**Your goal:**
Copy exactly the lines of the material below that run from the one containing "tuple(held)" through the one containing "skin.faces += [tuple(low_ring), tuple(high_ring)]". Copy no other lines.

**Recorded information:**

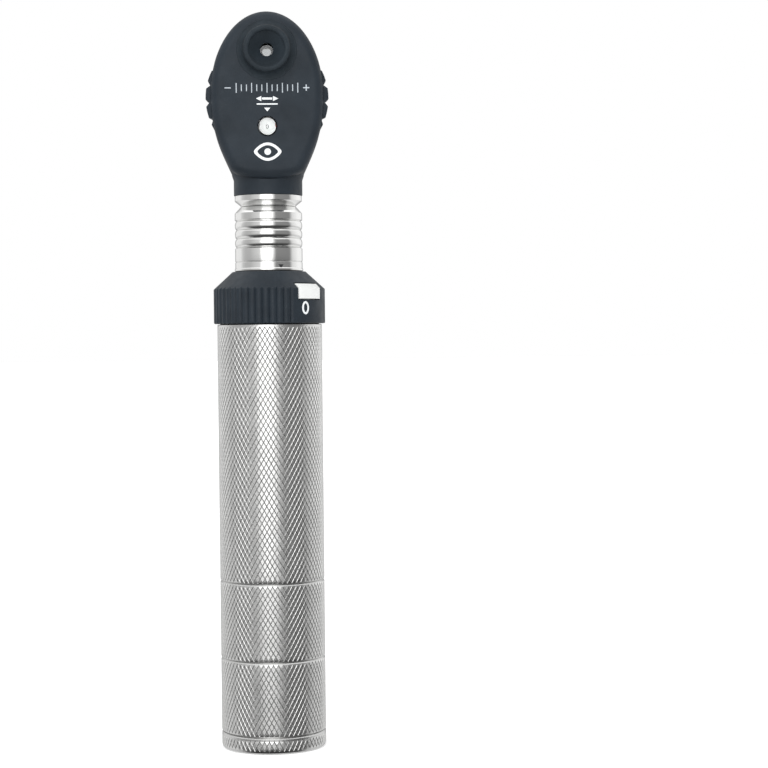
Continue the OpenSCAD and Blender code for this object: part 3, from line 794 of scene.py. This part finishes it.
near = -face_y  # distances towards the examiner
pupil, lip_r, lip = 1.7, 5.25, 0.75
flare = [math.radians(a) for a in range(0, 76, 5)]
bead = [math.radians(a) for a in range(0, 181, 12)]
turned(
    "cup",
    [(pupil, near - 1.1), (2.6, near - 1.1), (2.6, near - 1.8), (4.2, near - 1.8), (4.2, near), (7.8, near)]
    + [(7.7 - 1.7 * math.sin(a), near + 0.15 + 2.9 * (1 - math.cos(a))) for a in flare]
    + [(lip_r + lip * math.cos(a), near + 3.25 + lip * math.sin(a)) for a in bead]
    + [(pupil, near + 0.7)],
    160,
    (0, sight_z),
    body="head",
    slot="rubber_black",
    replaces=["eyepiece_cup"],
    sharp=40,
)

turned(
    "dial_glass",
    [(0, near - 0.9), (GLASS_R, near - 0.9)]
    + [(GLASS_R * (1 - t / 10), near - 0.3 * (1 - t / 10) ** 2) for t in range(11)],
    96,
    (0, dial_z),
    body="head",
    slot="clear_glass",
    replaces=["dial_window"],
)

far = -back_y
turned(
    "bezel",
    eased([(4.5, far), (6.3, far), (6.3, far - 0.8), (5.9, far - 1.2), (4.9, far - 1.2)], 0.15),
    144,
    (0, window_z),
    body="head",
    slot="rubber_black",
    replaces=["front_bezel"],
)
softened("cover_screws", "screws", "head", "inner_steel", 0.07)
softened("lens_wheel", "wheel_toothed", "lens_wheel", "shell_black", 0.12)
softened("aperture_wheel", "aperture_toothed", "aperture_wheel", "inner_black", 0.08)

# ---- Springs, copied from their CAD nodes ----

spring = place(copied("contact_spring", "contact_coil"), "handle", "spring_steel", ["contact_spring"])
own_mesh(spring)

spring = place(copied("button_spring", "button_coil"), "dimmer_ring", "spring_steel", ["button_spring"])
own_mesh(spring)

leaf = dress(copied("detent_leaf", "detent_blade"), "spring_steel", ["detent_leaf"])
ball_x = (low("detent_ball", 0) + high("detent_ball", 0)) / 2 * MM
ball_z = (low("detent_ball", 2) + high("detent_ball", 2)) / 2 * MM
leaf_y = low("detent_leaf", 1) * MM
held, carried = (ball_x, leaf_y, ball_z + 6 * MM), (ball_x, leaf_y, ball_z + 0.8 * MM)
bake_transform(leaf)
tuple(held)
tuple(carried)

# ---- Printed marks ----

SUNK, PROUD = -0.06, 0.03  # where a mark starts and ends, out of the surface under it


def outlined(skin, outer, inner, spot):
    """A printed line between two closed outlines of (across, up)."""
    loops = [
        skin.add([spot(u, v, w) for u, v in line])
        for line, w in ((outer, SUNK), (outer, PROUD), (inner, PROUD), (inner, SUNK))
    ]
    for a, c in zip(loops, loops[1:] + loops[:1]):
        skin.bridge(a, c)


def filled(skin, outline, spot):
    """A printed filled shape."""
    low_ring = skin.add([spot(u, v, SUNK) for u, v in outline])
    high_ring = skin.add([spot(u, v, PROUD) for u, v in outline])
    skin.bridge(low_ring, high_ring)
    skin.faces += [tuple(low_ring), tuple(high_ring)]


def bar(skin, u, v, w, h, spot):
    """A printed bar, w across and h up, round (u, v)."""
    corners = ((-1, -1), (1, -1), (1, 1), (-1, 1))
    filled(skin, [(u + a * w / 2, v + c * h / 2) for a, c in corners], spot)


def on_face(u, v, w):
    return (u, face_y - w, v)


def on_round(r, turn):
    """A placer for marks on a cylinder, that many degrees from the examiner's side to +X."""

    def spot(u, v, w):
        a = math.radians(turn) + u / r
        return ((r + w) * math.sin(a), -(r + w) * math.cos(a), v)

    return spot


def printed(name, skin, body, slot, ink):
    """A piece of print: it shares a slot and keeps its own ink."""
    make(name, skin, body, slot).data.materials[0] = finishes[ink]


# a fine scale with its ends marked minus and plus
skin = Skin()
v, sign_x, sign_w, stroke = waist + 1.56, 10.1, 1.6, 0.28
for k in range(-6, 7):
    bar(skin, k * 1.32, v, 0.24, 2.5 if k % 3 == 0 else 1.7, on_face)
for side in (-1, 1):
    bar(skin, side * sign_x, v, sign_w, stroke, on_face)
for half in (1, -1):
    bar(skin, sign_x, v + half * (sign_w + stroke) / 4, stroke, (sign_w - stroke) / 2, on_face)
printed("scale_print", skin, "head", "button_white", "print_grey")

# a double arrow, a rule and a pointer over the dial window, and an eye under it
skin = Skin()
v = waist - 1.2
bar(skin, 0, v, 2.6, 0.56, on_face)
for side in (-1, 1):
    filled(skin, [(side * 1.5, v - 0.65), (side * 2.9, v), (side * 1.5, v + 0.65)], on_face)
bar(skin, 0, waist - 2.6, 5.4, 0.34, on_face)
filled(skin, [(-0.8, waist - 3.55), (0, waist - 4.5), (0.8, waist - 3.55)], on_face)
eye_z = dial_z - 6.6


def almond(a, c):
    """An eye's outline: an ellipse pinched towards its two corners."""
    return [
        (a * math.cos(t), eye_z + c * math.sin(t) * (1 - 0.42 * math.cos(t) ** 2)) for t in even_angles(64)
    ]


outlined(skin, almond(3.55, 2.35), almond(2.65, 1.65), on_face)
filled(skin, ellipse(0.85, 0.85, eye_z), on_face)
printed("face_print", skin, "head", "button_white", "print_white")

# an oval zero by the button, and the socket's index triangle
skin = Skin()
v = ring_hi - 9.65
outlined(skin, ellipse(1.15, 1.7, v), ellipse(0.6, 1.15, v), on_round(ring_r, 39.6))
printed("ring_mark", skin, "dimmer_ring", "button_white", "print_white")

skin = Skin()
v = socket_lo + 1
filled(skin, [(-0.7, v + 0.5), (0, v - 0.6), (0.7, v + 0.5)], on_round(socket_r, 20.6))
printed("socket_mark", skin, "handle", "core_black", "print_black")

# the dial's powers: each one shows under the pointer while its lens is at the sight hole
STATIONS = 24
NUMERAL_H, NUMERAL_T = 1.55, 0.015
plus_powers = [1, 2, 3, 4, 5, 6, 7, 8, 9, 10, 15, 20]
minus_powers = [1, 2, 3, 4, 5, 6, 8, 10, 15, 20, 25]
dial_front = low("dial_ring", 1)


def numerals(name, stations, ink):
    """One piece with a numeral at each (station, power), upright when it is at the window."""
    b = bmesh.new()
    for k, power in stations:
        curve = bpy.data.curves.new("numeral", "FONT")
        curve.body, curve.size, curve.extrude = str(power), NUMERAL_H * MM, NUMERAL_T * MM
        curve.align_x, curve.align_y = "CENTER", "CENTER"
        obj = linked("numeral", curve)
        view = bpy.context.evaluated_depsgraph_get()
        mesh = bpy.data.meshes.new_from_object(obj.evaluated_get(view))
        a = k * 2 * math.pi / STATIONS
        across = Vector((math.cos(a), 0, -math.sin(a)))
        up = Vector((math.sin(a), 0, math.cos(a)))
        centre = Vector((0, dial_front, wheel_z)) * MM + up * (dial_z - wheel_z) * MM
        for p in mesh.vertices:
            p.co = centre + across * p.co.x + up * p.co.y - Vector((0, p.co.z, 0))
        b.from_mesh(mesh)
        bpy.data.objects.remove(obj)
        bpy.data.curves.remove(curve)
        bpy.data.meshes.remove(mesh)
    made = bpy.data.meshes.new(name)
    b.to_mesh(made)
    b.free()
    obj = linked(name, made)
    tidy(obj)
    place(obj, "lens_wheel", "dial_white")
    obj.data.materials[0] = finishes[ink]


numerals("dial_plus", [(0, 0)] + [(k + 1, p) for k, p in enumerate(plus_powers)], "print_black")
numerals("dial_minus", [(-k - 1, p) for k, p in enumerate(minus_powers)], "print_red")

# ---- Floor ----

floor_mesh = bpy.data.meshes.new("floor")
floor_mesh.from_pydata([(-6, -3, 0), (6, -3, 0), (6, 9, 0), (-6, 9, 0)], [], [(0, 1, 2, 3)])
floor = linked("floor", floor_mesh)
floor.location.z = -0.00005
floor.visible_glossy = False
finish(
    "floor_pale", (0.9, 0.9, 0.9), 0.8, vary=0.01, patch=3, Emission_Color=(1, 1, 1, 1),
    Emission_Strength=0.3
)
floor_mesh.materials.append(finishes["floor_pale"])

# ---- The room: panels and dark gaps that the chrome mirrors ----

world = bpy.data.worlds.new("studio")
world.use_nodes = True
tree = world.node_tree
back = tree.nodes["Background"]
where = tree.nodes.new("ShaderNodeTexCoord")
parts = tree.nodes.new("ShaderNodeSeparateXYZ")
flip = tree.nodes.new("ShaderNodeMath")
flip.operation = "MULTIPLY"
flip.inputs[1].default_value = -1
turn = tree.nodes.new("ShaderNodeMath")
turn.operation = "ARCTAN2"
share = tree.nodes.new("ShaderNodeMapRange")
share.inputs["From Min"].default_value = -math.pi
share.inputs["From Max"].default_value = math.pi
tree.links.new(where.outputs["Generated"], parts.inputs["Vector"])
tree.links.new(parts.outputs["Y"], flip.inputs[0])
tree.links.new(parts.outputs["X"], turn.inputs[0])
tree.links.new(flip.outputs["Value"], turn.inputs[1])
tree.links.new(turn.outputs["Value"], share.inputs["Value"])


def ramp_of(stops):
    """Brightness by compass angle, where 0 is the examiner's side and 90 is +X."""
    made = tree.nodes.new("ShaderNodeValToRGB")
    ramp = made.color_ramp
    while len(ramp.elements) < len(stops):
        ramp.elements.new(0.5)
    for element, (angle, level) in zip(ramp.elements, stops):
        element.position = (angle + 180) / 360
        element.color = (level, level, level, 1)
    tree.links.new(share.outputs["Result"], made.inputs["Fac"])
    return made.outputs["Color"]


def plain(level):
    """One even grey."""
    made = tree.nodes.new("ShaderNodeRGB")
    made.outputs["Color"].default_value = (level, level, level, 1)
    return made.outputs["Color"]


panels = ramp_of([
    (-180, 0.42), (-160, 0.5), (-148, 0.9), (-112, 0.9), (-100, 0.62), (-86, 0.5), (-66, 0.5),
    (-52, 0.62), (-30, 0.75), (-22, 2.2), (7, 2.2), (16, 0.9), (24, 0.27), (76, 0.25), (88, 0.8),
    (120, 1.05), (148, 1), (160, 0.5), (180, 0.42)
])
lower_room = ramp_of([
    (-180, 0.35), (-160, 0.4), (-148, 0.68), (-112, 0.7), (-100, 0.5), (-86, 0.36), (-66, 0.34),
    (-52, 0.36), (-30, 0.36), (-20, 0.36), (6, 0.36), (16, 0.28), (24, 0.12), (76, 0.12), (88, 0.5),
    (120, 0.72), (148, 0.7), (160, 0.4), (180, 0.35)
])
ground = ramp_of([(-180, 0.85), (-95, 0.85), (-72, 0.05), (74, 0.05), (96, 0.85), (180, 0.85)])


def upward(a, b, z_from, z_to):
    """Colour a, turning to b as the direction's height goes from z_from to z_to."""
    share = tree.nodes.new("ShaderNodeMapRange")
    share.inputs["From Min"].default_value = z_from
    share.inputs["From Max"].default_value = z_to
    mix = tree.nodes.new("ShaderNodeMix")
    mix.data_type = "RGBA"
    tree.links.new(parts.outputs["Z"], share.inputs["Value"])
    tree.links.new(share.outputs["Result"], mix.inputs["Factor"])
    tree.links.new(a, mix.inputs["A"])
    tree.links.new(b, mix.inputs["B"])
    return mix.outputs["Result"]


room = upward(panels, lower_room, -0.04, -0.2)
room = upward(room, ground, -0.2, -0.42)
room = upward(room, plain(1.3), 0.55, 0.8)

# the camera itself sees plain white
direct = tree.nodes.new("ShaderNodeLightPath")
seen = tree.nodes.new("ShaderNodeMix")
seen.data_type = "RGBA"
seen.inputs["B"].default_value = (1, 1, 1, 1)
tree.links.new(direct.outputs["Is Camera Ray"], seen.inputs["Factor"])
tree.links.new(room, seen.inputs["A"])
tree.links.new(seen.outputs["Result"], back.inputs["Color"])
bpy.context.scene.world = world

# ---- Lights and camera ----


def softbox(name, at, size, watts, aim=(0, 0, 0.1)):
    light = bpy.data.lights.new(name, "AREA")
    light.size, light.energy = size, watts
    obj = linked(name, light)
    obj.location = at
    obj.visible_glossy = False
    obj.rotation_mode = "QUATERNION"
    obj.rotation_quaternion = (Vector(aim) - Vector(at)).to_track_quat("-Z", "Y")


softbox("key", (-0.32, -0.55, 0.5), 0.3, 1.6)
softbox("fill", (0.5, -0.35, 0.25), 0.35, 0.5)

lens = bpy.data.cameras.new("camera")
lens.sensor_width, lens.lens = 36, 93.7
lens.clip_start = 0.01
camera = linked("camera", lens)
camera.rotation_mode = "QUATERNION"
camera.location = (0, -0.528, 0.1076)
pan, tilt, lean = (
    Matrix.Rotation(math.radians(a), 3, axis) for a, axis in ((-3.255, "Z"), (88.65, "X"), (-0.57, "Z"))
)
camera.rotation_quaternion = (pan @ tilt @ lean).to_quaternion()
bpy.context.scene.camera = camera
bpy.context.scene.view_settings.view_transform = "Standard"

**Answer:**
tuple(held)
tuple(carried)

# ---- Printed marks ----

SUNK, PROUD = -0.06, 0.03  # where a mark starts and ends, out of the surface under it


def outlined(skin, outer, inner, spot):
    """A printed line between two closed outlines of (across, up)."""
    loops = [
        skin.add([spot(u, v, w) for u, v in line])
        for line, w in ((outer, SUNK), (outer, PROUD), (inner, PROUD), (inner, SUNK))
    ]
    for a, c in zip(loops, loops[1:] + loops[:1]):
        skin.bridge(a, c)


def filled(skin, outline, spot):
    """A printed filled shape."""
    low_ring = skin.add([spot(u, v, SUNK) for u, v in outline])
    high_ring = skin.add([spot(u, v, PROUD) for u, v in outline])
    skin.bridge(low_ring, high_ring)
    skin.faces += [tuple(low_ring), tuple(high_ring)]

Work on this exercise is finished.